--- start ---

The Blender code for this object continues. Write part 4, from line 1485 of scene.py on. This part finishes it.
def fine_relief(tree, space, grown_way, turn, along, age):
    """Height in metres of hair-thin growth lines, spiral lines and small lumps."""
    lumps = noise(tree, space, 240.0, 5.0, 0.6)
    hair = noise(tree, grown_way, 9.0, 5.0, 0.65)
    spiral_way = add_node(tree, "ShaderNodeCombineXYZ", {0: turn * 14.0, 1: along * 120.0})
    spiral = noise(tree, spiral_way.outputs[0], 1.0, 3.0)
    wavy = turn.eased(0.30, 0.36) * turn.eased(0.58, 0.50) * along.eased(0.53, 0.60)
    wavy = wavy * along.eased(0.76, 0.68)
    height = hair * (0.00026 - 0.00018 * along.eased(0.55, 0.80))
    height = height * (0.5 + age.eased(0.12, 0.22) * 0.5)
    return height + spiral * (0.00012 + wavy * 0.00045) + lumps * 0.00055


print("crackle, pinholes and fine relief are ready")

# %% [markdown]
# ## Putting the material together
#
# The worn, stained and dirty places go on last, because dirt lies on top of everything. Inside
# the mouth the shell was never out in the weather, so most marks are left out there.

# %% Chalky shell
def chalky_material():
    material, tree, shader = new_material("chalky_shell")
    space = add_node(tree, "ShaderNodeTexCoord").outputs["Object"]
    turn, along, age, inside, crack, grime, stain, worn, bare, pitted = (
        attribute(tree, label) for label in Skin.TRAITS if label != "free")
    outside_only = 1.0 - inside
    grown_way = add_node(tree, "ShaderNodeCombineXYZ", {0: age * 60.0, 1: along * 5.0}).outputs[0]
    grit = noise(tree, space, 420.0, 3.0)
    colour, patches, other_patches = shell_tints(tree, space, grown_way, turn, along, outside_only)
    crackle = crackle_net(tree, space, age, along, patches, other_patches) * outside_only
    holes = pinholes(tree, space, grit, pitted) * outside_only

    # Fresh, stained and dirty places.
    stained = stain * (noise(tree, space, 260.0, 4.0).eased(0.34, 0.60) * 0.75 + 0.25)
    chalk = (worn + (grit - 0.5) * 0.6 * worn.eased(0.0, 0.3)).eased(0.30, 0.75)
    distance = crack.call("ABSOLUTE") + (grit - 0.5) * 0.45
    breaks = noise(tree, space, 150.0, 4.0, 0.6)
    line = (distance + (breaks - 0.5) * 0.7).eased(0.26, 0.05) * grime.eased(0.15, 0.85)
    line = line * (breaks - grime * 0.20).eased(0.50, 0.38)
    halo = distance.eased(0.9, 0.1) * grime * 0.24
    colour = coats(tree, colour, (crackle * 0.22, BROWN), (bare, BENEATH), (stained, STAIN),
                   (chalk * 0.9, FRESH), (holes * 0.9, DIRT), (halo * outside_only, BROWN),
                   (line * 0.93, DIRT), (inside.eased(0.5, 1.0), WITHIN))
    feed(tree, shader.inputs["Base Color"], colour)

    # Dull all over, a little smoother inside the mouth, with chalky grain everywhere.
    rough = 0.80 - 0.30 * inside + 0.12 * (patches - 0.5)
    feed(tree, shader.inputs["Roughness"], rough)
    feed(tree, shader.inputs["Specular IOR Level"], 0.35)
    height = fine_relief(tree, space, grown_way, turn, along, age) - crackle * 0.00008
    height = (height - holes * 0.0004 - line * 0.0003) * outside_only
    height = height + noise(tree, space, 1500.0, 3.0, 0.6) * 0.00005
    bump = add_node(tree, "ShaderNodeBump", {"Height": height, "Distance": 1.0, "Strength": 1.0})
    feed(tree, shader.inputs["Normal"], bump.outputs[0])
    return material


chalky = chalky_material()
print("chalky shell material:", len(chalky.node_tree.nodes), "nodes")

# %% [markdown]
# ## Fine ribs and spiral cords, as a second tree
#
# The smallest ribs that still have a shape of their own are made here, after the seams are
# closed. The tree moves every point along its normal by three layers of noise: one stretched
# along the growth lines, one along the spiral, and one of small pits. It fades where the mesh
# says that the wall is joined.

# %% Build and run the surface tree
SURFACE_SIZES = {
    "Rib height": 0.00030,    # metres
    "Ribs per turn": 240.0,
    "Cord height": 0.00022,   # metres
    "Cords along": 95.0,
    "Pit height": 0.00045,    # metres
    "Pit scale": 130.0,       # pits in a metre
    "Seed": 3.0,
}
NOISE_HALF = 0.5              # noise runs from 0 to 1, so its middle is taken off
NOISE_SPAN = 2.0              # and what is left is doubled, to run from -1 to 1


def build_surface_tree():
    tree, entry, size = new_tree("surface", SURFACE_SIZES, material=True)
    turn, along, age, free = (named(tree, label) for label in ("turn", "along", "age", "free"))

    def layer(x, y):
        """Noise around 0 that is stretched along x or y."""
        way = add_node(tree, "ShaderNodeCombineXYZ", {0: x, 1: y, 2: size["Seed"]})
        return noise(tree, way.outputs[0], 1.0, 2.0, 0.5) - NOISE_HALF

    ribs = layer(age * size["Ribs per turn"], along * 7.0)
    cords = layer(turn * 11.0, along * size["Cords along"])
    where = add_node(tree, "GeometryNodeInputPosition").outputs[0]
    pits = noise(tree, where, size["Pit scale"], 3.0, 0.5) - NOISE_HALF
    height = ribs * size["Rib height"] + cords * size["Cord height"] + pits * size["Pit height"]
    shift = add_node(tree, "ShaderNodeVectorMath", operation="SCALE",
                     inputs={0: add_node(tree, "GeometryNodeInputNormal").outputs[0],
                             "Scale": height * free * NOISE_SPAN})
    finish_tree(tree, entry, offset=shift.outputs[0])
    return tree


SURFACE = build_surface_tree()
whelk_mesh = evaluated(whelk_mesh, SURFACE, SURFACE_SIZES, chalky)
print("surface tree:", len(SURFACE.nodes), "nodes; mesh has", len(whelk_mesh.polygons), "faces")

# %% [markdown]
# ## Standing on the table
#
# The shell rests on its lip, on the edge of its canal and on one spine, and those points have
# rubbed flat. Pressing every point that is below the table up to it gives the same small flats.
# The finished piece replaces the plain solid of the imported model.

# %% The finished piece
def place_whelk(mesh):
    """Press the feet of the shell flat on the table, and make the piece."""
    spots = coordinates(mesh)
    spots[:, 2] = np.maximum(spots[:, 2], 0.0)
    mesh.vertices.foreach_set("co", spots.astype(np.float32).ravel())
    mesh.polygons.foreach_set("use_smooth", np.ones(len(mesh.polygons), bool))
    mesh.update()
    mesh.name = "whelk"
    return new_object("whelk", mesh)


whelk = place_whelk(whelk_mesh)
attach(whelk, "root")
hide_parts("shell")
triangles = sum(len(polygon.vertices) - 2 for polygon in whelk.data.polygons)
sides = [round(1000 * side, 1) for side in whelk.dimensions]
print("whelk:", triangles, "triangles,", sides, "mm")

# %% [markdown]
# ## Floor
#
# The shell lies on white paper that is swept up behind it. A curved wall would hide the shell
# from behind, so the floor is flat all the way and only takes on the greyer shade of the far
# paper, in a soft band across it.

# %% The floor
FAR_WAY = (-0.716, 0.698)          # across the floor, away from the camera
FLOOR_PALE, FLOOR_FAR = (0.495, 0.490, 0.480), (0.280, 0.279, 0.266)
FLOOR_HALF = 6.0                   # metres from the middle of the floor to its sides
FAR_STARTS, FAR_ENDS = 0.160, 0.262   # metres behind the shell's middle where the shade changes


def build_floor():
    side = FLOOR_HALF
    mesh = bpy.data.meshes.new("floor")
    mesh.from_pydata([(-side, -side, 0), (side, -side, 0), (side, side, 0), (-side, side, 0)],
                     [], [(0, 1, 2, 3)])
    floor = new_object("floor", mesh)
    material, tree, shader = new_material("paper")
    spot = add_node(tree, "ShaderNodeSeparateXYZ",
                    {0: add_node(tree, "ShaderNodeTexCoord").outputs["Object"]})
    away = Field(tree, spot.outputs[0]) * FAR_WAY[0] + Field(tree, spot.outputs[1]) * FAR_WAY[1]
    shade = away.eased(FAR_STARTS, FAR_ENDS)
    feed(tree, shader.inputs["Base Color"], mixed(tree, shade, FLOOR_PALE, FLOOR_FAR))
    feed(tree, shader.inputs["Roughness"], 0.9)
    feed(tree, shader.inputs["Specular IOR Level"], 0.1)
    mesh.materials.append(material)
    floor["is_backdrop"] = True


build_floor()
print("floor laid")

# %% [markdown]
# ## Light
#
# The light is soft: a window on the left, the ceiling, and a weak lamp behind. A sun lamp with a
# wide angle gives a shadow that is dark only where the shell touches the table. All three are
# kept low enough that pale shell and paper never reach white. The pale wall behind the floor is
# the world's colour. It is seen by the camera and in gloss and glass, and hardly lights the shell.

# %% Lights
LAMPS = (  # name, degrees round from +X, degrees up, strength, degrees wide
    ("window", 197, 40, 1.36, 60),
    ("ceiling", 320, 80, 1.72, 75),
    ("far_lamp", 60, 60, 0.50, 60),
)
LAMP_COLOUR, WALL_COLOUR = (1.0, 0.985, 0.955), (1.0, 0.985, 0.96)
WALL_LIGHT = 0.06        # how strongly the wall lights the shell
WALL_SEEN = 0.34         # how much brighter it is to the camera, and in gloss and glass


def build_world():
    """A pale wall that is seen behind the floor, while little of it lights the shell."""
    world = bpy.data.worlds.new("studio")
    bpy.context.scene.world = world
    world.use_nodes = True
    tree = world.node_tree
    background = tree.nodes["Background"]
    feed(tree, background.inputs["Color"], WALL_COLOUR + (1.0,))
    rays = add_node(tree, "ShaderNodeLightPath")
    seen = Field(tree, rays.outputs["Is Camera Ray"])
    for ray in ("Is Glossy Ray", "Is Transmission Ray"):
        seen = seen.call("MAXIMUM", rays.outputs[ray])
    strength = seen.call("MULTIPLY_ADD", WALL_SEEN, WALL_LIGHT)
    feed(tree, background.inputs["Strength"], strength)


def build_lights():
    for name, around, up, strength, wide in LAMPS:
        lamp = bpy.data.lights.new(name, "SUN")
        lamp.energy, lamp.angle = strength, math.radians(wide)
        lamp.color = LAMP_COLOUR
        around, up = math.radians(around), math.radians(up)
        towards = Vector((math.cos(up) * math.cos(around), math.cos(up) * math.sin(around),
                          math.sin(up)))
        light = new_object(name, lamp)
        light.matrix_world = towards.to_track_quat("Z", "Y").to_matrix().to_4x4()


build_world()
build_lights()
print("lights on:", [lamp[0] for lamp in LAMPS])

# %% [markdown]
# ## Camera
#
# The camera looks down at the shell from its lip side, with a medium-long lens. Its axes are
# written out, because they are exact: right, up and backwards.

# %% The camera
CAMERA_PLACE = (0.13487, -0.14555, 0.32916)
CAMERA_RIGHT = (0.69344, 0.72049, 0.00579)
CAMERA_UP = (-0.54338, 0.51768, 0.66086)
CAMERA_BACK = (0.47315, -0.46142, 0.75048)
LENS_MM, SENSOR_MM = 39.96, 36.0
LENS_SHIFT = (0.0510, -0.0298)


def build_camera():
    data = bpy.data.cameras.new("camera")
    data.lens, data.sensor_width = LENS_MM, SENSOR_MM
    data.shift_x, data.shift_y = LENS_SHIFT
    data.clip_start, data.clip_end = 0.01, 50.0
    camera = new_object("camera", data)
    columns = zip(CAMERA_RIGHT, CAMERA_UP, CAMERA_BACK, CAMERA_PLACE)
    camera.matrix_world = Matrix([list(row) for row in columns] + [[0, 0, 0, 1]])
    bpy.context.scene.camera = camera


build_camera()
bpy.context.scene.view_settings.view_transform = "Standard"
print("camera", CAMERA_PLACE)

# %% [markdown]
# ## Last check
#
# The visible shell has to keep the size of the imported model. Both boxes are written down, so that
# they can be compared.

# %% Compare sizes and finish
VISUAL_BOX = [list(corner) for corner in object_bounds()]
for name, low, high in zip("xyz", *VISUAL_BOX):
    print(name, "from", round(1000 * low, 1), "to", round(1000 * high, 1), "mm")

--- end ---

Extract the lines above, from the first one through the one containing "# the mouth", and return only those, unchanged.

(In response)
The Blender code for this object continues. Write part 4, from line 1485 of scene.py on. This part finishes it.
def fine_relief(tree, space, grown_way, turn, along, age):
    """Height in metres of hair-thin growth lines, spiral lines and small lumps."""
    lumps = noise(tree, space, 240.0, 5.0, 0.6)
    hair = noise(tree, grown_way, 9.0, 5.0, 0.65)
    spiral_way = add_node(tree, "ShaderNodeCombineXYZ", {0: turn * 14.0, 1: along * 120.0})
    spiral = noise(tree, spiral_way.outputs[0], 1.0, 3.0)
    wavy = turn.eased(0.30, 0.36) * turn.eased(0.58, 0.50) * along.eased(0.53, 0.60)
    wavy = wavy * along.eased(0.76, 0.68)
    height = hair * (0.00026 - 0.00018 * along.eased(0.55, 0.80))
    height = height * (0.5 + age.eased(0.12, 0.22) * 0.5)
    return height + spiral * (0.00012 + wavy * 0.00045) + lumps * 0.00055


print("crackle, pinholes and fine relief are ready")

# %% [markdown]
# ## Putting the material together
#
# The worn, stained and dirty places go on last, because dirt lies on top of everything. Inside
# the mouth the shell was never out in the weather, so most marks are left out there.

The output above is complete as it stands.